DATA BLOCK »
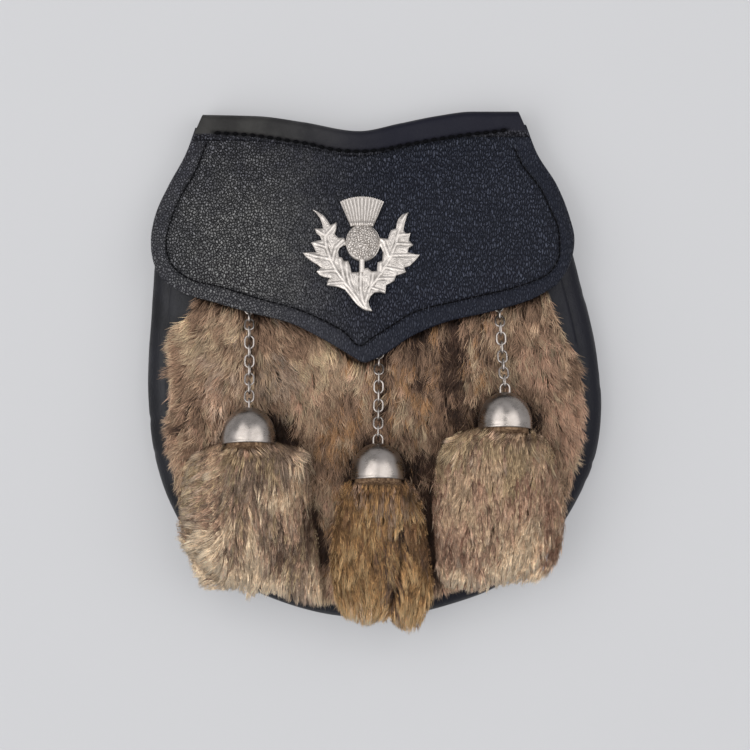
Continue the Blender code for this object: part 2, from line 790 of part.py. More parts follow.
def build_staple(side, pendant, look):
    """A plate under the flap with a wire bow, whose bar holds the chain's first link."""
    curve, _ = chain_curve(pendant)
    start = curve[0]
    across, down = start[0], TOP_Y - start[1]
    up = surface_up(flap_height, across, down)
    under = float(flap_height(across, down)) - FLAP_THICK / up.z - 2 * GAP
    rise = (under - start[2]) * up.z
    half = STAPLE_WIDE / 2
    vertices, faces = prism([(-half - 1.5, -3.0), (half + 1.5, -3.0), (half + 1.5, 3.0),
                             (-half - 1.5, 3.0)], rise - STAPLE_PLATE, rise)
    staple = add_object(f"chain_staple_{side}", mesh_of("chain_staple", vertices * MM, faces), look)
    bow = [(-half, 0, rise - 0.3), (-half, 0, 0.9), (-half + 0.9, 0, 0), (half - 0.9, 0, 0),
           (half, 0, 0.9), (half, 0, rise - 0.3)]
    bow = np.array(bow)
    ahead = np.gradient(bow, axis=0)
    ahead /= np.linalg.norm(ahead, axis=1)[:, None]
    across_way = np.array([0, 1.0, 0])
    rings = [circle(p, across_way, np.cross(a, across_way), WIRE / 2, 8) for p, a in zip(bow, ahead)]
    vertices, faces = loft([ring[::-1] for ring in rings])
    wire = helper(f"staple_bow_{side}", mesh_of("staple_bow", vertices * MM, faces))
    wire.parent = staple
    boolean(staple, wire, "UNION")
    staple.matrix_world = laid_at(across, down, float(start[2]), up)


def dome_profile():
    """A bell cap's section from the outer apex down to its rim and up inside: radius, along."""
    cap = DOME_TALL - DOME_SKIRT
    turns = np.linspace(math.radians(84), 0, 7)
    outer = [(DOME_RADIUS * math.cos(a), DOME_SKIRT + cap * math.sin(a)) for a in turns]
    radius, tall = DOME_RADIUS - DOME_THICK, cap - DOME_THICK
    inner = [(radius * math.cos(a), DOME_SKIRT + tall * math.sin(a)) for a in turns[::-2]]
    return [*outer, (DOME_RADIUS, 0.0), (radius, 0.0), *inner]


def build_dome(side, pendant, links, look):
    """A hollow metal dome with a soldered eye on top."""
    rim, ahead, up = dome_frame(pendant)
    x_way, z_way, centre = np.array([1.0, 0, 0]), np.array([0, 0, 1.0]), np.zeros(3)
    y_way = np.array([0, 1.0, 0])
    rings = [circle(centre + y_way * z, z_way, x_way, r, 18) for r, z in dome_profile()]
    vertices, faces = loft(rings)
    dome = add_object(f"dome_{side}", mesh_of(f"dome_{side}", vertices * MM, faces), look)
    turn = np.linspace(0, 2 * math.pi, 12, endpoint=False)
    path = [(EYE_RADIUS * math.cos(a), EYE_RADIUS * math.sin(a), 0) for a in turn]
    vertices, faces = wire_loop(path, 6)
    eye = helper(f"dome_eye_{side}", mesh_of("dome_eye", vertices * MM, faces))
    eye.parent = dome
    eye.location = (0, (DOME_TALL + EYE_RADIUS - 0.2) * MM, 0)
    eye.rotation_euler = (0, math.pi / 2 if links % 2 == 0 else 0, 0)
    boolean(dome, eye, "UNION")
    dome.matrix_world = frame_at(rim[0], TOP_Y - rim[1], rim[2], ahead, up)


def build_tassel(side, pendant, look):
    """Packed fur: a round neck inside the dome that spreads into a fan on the pouch's front."""
    rim, ahead, up = dome_frame(pendant)
    sides = 24
    x_way = np.array([1.0, 0, 0])
    rings = []
    for deep in NECK_DEPTHS:
        rise = max(deep - DOME_SKIRT, 0) / (DOME_TALL - DOME_SKIRT - DOME_THICK)
        radius = (DOME_RADIUS - DOME_THICK) * math.sqrt(1 - rise**2) - NECK_PLAY
        rings.append(circle(rim + ahead * deep, x_way, up, radius, sides) * MM)
    turn = np.linspace(0, 2 * math.pi, sides, endpoint=False)
    rows = pendant["fur"]
    for down in np.linspace(rows[0][0], rows[-1][0], 10):
        centre, half_wide, tall = (float(along(rows, down, column)) for column in (1, 2, 3))
        across = centre + half_wide * np.cos(turn)
        high = np.sin(turn)
        crest = TASSEL_EDGE + (tall - TASSEL_EDGE) * np.abs(high) ** 0.8
        height = np.where(high > 1e-9, crest, TASSEL_EDGE * (1 - np.abs(high)))
        base = fur_height(across, down, overhang=True) + SEAT_GAP
        rings.append(place(across, down, base + height))
    vertices, faces = loft(rings)
    add_object(f"tassel_{side}", mesh_of(f"tassel_{side}", vertices, faces), look)


def main():
    for old in list(bpy.data.objects):
        bpy.data.objects.remove(old, do_unlink=True)
    smooth_leather = material("smooth_leather", (0.025, 0.025, 0.03), 0.42)
    grained_leather = material("grained_leather", (0.03, 0.03, 0.036), 0.5)
    plain_leather = material("plain_leather", (0.05, 0.045, 0.04), 0.7)
    grey_fur = material("front_pelt", (0.22, 0.15, 0.1), 0.9)
    tassel_fur = material("tassel_pelt", (0.3, 0.2, 0.12), 0.9)
    polished = material("polished_nickel", (0.75, 0.75, 0.76), 0.12, 1.0)
    pewter = material("pewter", (0.6, 0.58, 0.55), 0.32, 1.0)

    build_back_panel(plain_leather)
    build_gusset(smooth_leather)
    build_front_panel(plain_leather)
    build_top_strip(smooth_leather)
    build_flap(grained_leather)
    build_front_fur(grey_fur, build_stud(polished))
    build_badge(pewter)
    for side, pendant in PENDANTS.items():
        links = build_chain(side, pendant, polished)
        build_staple(side, pendant, polished)
        build_dome(side, pendant, links, polished)
        build_tassel(side, pendant, tassel_fur)


main()
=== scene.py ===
"""The looks of a fur-fronted sporran pouch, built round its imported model.

The tables are in millimetres, in the model's own frame: "across" is measured from the axis to
the right, "down" from the top edge, and heights from the surface that the pouch lies on.
"""

import math

import bpy
import numpy as np
from mathutils import Matrix, Vector, geometry, kdtree


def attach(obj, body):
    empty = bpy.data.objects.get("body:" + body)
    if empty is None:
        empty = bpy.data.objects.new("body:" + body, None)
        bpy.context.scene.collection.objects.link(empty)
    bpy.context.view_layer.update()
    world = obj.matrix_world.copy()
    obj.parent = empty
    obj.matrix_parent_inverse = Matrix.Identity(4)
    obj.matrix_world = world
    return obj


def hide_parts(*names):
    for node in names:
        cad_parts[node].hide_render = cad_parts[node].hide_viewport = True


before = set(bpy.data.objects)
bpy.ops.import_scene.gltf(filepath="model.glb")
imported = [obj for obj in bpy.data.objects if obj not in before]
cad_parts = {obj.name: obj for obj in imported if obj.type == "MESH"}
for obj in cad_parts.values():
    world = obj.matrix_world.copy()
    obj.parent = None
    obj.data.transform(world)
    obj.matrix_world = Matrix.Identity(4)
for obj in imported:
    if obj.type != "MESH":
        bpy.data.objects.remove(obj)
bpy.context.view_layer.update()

MM = 0.001
FRAME_PIXELS = 750  # on each side of the picture
PIXEL = 0.44  # millimetres in one pixel
TOP_PIXEL = 110  # how many pixels down the pouch's top edge is
TOP_Y = 113.5
TINY = 1e-9

# ---------------------------------------------------------------- the model's own measures

GAP = 0.3
SEAT_GAP = 0.5
PANEL_THICK = 2.0
GUSSET_THICK = 1.5
FRONT_THICK = 1.6
FLAP_THICK = 2.2
STRIP_THICK = 2.0
RIM_INSET = 8.0
GUSSET_LAP = 2.0
GUSSET_FOOT = 4.6
GUSSET_TOP = 8.0
FLAP_TUCK = 0.8
STRIP_DEPTH = 16.8
STRIP_HEIGHT = 11.5
STRIP_FOLD = 4.5
STRIP_LEFT = -76.0
STRIP_SPAN = 139.2
STRIP_SLANT = 0.43
MOUTH_DOWN = 14.0
FUR_TOP_DOWN = 34.0
FUR_PRESSED = 0.8
FUR_FULL = 5.2
FUR_EDGE = 1.6
FUR_ROUND = 8.0
PILLOW = 60.0
DENT_DEPTH = 2.4
OVERHANG_FALL = 0.45
STUD_ACROSS = -8.0
STUD_DOWN = 91.0
STUD_RADIUS = 5.5
WIRE = 0.9
LINK_LONG = 6.4
LINK_WIDE = 4.8
LINK_PITCH = 4.2
CHAIN_LIFT = 2.8
CHAIN_RISE = 17.0
DOME_RADIUS = 11.8
DOME_TALL = 16.5
DOME_SKIRT = 3.0
DOME_THICK = 0.9
DOME_TILT = math.radians(8)
EYE_RADIUS = 2.0
EYE_SUNK = 0.2
DOME_LIP = (
    # in from the dome's radius, up
    (0.0, 1.6), (0.12, 1.15), (0.0, 0.8), (0.02, 0.3), (0.25, 0.04), (0.6, 0.04),
)
NECK_PLAY = 0.8
NECK_DEPTHS = (11.5, 9.0, 5.0, -0.8)
TASSEL_EDGE = 1.2
BADGE_ACROSS = -5.7
BADGE_DOWN = 63.4
BULB_UP = 4.5
BULB_WIDE = 7.5
BULB_TALL = 8.5
BULB_RELIEF = 3.4
CROWN_FOOT_UP = 12.0
CROWN_FOOT_HALF = 4.9
CROWN_TOP_UP = 25.8
CROWN_TOP_HALF = 9.6
CROWN_ARCH = 2.2
STEM_HALF = 1.2
CROWN_FLUTES = 11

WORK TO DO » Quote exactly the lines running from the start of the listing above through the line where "return [*outer, (DOME_RADIUS, 0.0), (radius, 0.0), *inner]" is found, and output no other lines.

EXERCISE RESPONSE »
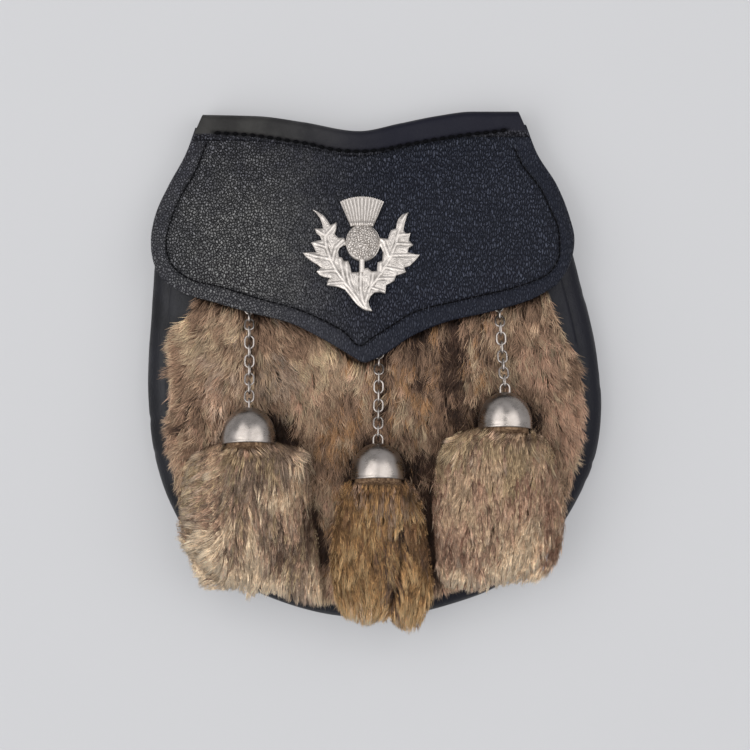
Continue the Blender code for this object: part 2, from line 790 of part.py. More parts follow.
def build_staple(side, pendant, look):
    """A plate under the flap with a wire bow, whose bar holds the chain's first link."""
    curve, _ = chain_curve(pendant)
    start = curve[0]
    across, down = start[0], TOP_Y - start[1]
    up = surface_up(flap_height, across, down)
    under = float(flap_height(across, down)) - FLAP_THICK / up.z - 2 * GAP
    rise = (under - start[2]) * up.z
    half = STAPLE_WIDE / 2
    vertices, faces = prism([(-half - 1.5, -3.0), (half + 1.5, -3.0), (half + 1.5, 3.0),
                             (-half - 1.5, 3.0)], rise - STAPLE_PLATE, rise)
    staple = add_object(f"chain_staple_{side}", mesh_of("chain_staple", vertices * MM, faces), look)
    bow = [(-half, 0, rise - 0.3), (-half, 0, 0.9), (-half + 0.9, 0, 0), (half - 0.9, 0, 0),
           (half, 0, 0.9), (half, 0, rise - 0.3)]
    bow = np.array(bow)
    ahead = np.gradient(bow, axis=0)
    ahead /= np.linalg.norm(ahead, axis=1)[:, None]
    across_way = np.array([0, 1.0, 0])
    rings = [circle(p, across_way, np.cross(a, across_way), WIRE / 2, 8) for p, a in zip(bow, ahead)]
    vertices, faces = loft([ring[::-1] for ring in rings])
    wire = helper(f"staple_bow_{side}", mesh_of("staple_bow", vertices * MM, faces))
    wire.parent = staple
    boolean(staple, wire, "UNION")
    staple.matrix_world = laid_at(across, down, float(start[2]), up)


def dome_profile():
    """A bell cap's section from the outer apex down to its rim and up inside: radius, along."""
    cap = DOME_TALL - DOME_SKIRT
    turns = np.linspace(math.radians(84), 0, 7)
    outer = [(DOME_RADIUS * math.cos(a), DOME_SKIRT + cap * math.sin(a)) for a in turns]
    radius, tall = DOME_RADIUS - DOME_THICK, cap - DOME_THICK
    inner = [(radius * math.cos(a), DOME_SKIRT + tall * math.sin(a)) for a in turns[::-2]]
    return [*outer, (DOME_RADIUS, 0.0), (radius, 0.0), *inner]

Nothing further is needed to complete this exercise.